Kubier, Patrick (2010, March 10). Varieties of religious perception: A Q-methodological approach to the study of religious beliefs. MA thesis, Department of Psychology, University of Central Oklahoma.

Abstract: Religion is at the heart of all cultures. Three of the most widely known religions are Christianity, Islam, and Judaism. To determine if differences exist, a Q-methodology study of religious beliefs was conducted. The experiment consisted of two parts: an extensive study and an intensive study. Experiment 1 involved participants completing a Q-sort asking about personal religious beliefs. A FANOVA, a combination of principle components analysis (PCA) and a multivariate analysis of variance (MANOVA), was run. Two factors emerged: a religious factor and a nonreligious factor. The results for Factor 1 F(3, 157) = 82.188 , p <.001, ?2 = 0.661, and Factor 2 were F(3, 157) = 76.330 , p <.001, ?2 = 0.593; KMO =0.822. The null hypothesis was rejected.
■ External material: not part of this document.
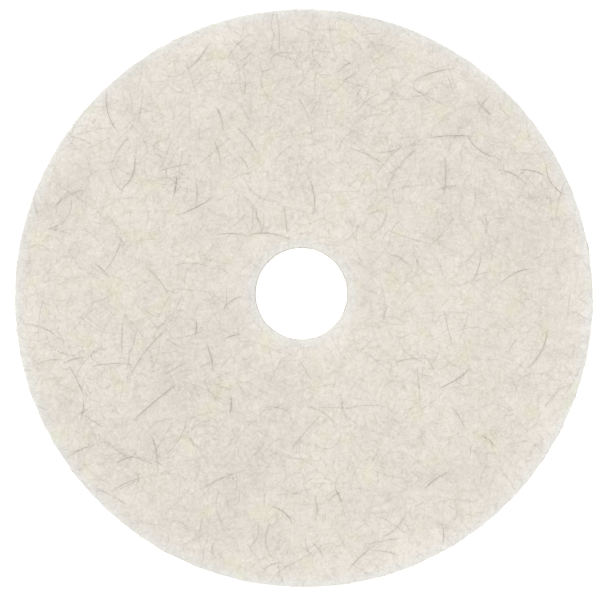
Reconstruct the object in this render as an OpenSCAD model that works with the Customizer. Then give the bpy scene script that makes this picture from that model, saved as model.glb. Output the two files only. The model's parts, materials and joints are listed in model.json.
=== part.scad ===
/* [Pad] */
// Outside diameter of the pad
pad_d = 508; // [483:1:533]
// Thickness of the web, from one working face to the other
pad_h = 25; // [20:0.5:30]
// Diameter of the die-cut hole at the centre
hole_d = 81; // [76:0.5:86]
// How far the hole's centre is cut to the right of the pad's centre (to the left if it is below zero)
hole_x = -2; // [-4:0.5:4]
// How far the hole's centre is cut behind the pad's centre (in front if it is below zero)
hole_y = 4; // [-4:0.5:4]
// Thickness of each face ply, the part of the web that the resin spray soaks
face_ply_h = 5; // [3:0.5:8]

/* [Fibres] */
// Thickness of a dark hair
dark_hair_d = 0.3; // [0.2:0.05:0.4]
// Thickness of a tan hair
tan_hair_d = 0.25; // [0.2:0.05:0.4]
// Thickness of a coarse white fibre
white_fibre_d = 0.3; // [0.2:0.05:0.4]
// Number of tan hairs on the top face
tan_hairs = 90; // [20:1:140]
// Number of coarse white fibres on the top face
white_fibres = 120; // [20:1:140]
// Number of fibres of each kind around the rim
rim_fibres_each = 48; // [12:4:60]

/* [Hidden] */
pad_r = pad_d / 2;
core_ply_h = pad_h - 2 * face_ply_h;

// The places of the dark hairs are given for a pad of this diameter, and follow the pad's size
drawn_d = 508;
places = pad_d / drawn_d;

// A fibre's ends dip under the face, and its middle rises out of it
end_dip = 0.25;
dark_rise = 0.5;
tan_rise = 0.45;
white_rise = 0.4;
// Dark hairs rise by one of a few steps, so that two that cross pass over each other
rise_step = 0.35;
rise_steps = 3;

// Fibres on the rim start under its wall and bulge out of it
rim_dip = 0.5;
rim_bow = 1.6;
rim_margin = 5;

// Fibres on a face stay this far inside its edges
face_margin = 2;

// Successive fibres turn by this angle about the centre, which spreads them evenly over a face
golden_angle = 137.508;

ivory = [0.91, 0.89, 0.84];
cream = [0.88, 0.85, 0.79];
tan_tone = [0.66, 0.56, 0.42];
dark_tone = [0.36, 0.29, 0.23];

// Dark hairs on the top face: [x, y] of one end, [x, y] of the other, and the bow to the left of that way
dark_hairs = [
    [-24, 250, -22, 219, 1.5], [-84, 223, -101, 202, 2], [-164, 147, -173, 182, 4],
    [-168, 120, -154, 141, 1.5], [-149, 126, -160, 96, 5], [-112, 108, -114, 91, 1.5],
    [-95, 105, -95, 80, 1.5], [-80, 89, -112, 73, 2], [-77, 168, -71, 147, 2],
    [-80, 140, -73, 118, 1.5], [-57, 125, -49, 114, 1.5], [-60, 151, -42, 129, 2],
    [-139, 28, -119, 4, 1.5], [-160, 53, -175, 23, 2], [-183, 30, -171, 18, 1.5],
    [-76, 56, -50, 55, 1.5], [-48, 56, -12, 52, 3], [-18, 80, -15, 58, 1.5], [2, 110, 8, 73, 4],
    [40, 132, 70, 118, 1.5], [73, 94, 98, 130, 4], [73, 80, 66, 60, 2], [124, 124, 123, 91, 1.5],
    [118, 95, 134, 99, 1.5], [100, 193, 133, 202, 1.5], [110, 141, 151, 142, 1.5],
    [166, 124, 144, 142, 3], [172, 113, 197, 98, 3], [190, 113, 212, 108, 1.5], [229, 91, 213, 118, 5],
    [153, 162, 163, 177, 1.5], [173, 13, 200, 26, 3], [165, 161, 152, 174, 1.5],
    [156, 38, 147, 12, 1.5], [78, 38, 91, 30, 1.5], [30, 198, 41, 207, 1.5],
    [-234, -58, -214, -54, 1.5], [-211, -57, -192, -52, 1.5], [-206, -60, -193, -86, 1.5],
    [-194, -88, -196, -107, 1.5], [-152, -68, -120, -27, 3], [-149, -107, -112, -76, 1.5],
    [-208, -140, -184, -129, 1.5], [-133, -122, -128, -152, 1.5], [-165, -145, -149, -139, 1.5],
    [-170, -171, -140, -157, 2], [-95, -19, -96, -34, 1.5], [-85, -41, -80, -61, 1.5],
    [-70, -8, -54, 2, 1.5], [-70, -36, -54, -32, 1.5], [-64, -86, -65, -102, 1.5],
    [-88, -167, -60, -154, 1.5], [-28, -183, -10, -198, 3], [-40, -199, -47, -218, 3],
    [-26, -229, -29, -197, 6], [-35, -238, -20, -232, 1.5], [3, -95, 27, -110, 3],
    [80, -57, 102, -53, 1.5], [147, -61, 119, -79, 2], [107, -167, 128, -152, 2],
    [60, -222, 84, -226, 1.5], [38, -240, 62, -217, 1.5], [8, -215, 17, -227, 1.5],
    [22, -178, 34, -170, 1.5], [90, -188, 70, -210, 3], [28, -168, 33, -180, 1.5],
    [10, -176, 10, -195, 2], [214, -28, 196, -62, 4], [212, -96, 226, -79, 1.5],
    [121, -198, 122, -216, 1.5], [155, -120, 168, -130, 1.5], [130, -96, 142, -115, 1.5]
];

// A ring of web with the hole through it, from one height up to another
module ply(from_z, to_z) {
    translate([0, 0, from_z])
        difference() {
            cylinder(d = pad_d, h = to_z - from_z, $fn = 180);
            translate([hole_x, hole_y, -1])
                cylinder(d = hole_d, h = to_z - from_z + 2, $fn = 120);
        }
}

// An arc of round fibre along x, its ends on the x axis and its middle bowed towards +y
module arc(span, bow, thickness) {
    bend_r = (span * span / 4 + bow * bow) / (2 * bow);
    sweep = 2 * asin(span / (2 * bend_r));
    translate([0, bow - bend_r, 0])
        rotate(90 - sweep / 2)
            rotate_extrude(angle = sweep, $fn = 180)
                translate([bend_r, 0])
                    circle(d = thickness, $fn = 16);
}

// An arc on the top face, turned to its heading and tipped until its middle rises
module face_fibre(middle, heading, span, bow, rise, thickness) {
    translate([middle[0], middle[1], pad_h - end_dip])
        rotate([0, 0, heading])
            rotate([asin(rise / bow), 0, 0])
                arc(span, bow, thickness);
}

// Fibres spread evenly over the top face, each from a turn of the golden angle
module face_spread(count, first_turn, shortest, longest, rise, thickness) {
    inner_r = norm([hole_x, hole_y]) + hole_d / 2 + longest / 2 + face_margin;
    outer_r = pad_r - longest / 2 - face_margin;
    for (i = [0 : count - 1]) {
        share = (i + 0.5) / count;
        r = sqrt(inner_r * inner_r + share * (outer_r * outer_r - inner_r * inner_r));
        turn = first_turn + i * golden_angle;
        span = shortest + (longest - shortest) * (i * 7 % 10) / 9;
        face_fibre([r * cos(turn), r * sin(turn)], i * 67 % 360, span, 1.5 + i * 3 % 4, rise, thickness);
    }
}

// Fibres around the rim that start in its wall, bulge out and go back in, at three heights in turn
module rim_spread(first_turn, span, thickness) {
    for (i = [0 : rim_fibres_each - 1]) {
        z = rim_margin + (pad_h - 2 * rim_margin) * (i * 2 % 5) / 4;
        rotate([0, 0, first_turn + i * 360 / rim_fibres_each])
            translate([pad_r - rim_dip, 0, z])
                rotate([i * 29 % 40 - 20, 0, 0])
                    rotate([0, 0, -90])
                        arc(span, rim_bow, thickness);
    }
}

module bottom_face_ply() {
    color(cream) ply(0, face_ply_h);
}

module core_ply() {
    color(ivory) ply(face_ply_h, face_ply_h + core_ply_h);
}

module top_face_ply() {
    color(cream) ply(face_ply_h + core_ply_h, pad_h);
}

module top_face_dark_hairs() {
    color(dark_tone)
        for (i = [0 : len(dark_hairs) - 1]) {
            from = places * [dark_hairs[i][0], dark_hairs[i][1]];
            to = places * [dark_hairs[i][2], dark_hairs[i][3]];
            way = to - from;
            rise = dark_rise + i % rise_steps * rise_step;
            heading = atan2(way[1], way[0]);
            face_fibre((from + to) / 2, heading, norm(way), dark_hairs[i][4], rise, dark_hair_d);
        }
}

module top_face_tan_hairs() {
    color(tan_tone) face_spread(tan_hairs, 20, 16, 32, tan_rise, tan_hair_d);
}

module top_face_white_fibres() {
    color(ivory) face_spread(white_fibres, 75, 12, 24, white_rise, white_fibre_d);
}

module rim_dark_hairs() {
    color(dark_tone) rim_spread(0, 9, dark_hair_d);
}

module rim_tan_hairs() {
    color(tan_tone) rim_spread(120 / rim_fibres_each, 8, tan_hair_d);
}

module rim_white_fibres() {
    color(ivory) rim_spread(240 / rim_fibres_each, 10, white_fibre_d);
}

bottom_face_ply();
core_ply();
top_face_ply();
top_face_dark_hairs();
top_face_tan_hairs();
top_face_white_fibres();
rim_dark_hairs();
rim_tan_hairs();
rim_white_fibres();
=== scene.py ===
# %% [markdown]
# # A natural-hair floor polishing pad
#
# The pad is one thick disc of nonwoven web. Crimped white fibre is blown into a loose mat with dark and tan
# natural hair, both faces are sprayed with resin, and a die cuts the round outline and the centre hole.
# The frame holds three plies of web and a few hundred single fibres. Here the plies get their uneven, felted
# surface, and thousands of real fibres are laid over them.

import json
import math

import bmesh
import bpy
import numpy as np
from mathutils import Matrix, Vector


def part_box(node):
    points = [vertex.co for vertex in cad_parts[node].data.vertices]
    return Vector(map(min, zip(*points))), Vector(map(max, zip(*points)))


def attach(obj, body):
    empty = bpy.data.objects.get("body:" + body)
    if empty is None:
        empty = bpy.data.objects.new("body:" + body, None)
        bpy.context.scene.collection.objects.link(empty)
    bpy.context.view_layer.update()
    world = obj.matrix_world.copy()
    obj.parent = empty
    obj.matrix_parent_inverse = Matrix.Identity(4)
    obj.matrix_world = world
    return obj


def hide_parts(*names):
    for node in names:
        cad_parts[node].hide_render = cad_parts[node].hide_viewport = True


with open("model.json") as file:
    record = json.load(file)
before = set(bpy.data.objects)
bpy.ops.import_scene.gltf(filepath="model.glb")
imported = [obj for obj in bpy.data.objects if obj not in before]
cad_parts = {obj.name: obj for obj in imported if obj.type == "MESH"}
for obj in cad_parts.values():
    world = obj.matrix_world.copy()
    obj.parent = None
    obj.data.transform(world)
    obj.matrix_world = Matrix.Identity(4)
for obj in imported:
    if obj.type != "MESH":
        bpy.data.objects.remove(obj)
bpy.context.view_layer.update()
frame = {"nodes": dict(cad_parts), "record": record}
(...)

Experiment 2 was conducted to analyze beliefs from prominent members of religions. A Catholic priest, a Muslim Imam, and a Jewish Rabbi completed an intensive sixteen-item Q-sort. From the intensive study, three factors emerged in all participants: a religious factor, a parental factor, and a spiritual factor. These results show that religiosity differs from spirituality. Secondly, it suggests that parents have an overwhelming effect on religious beliefs. The results from both experiments suggest that the perception of religious beliefs is similar in all religions tested despite differences observed in the media.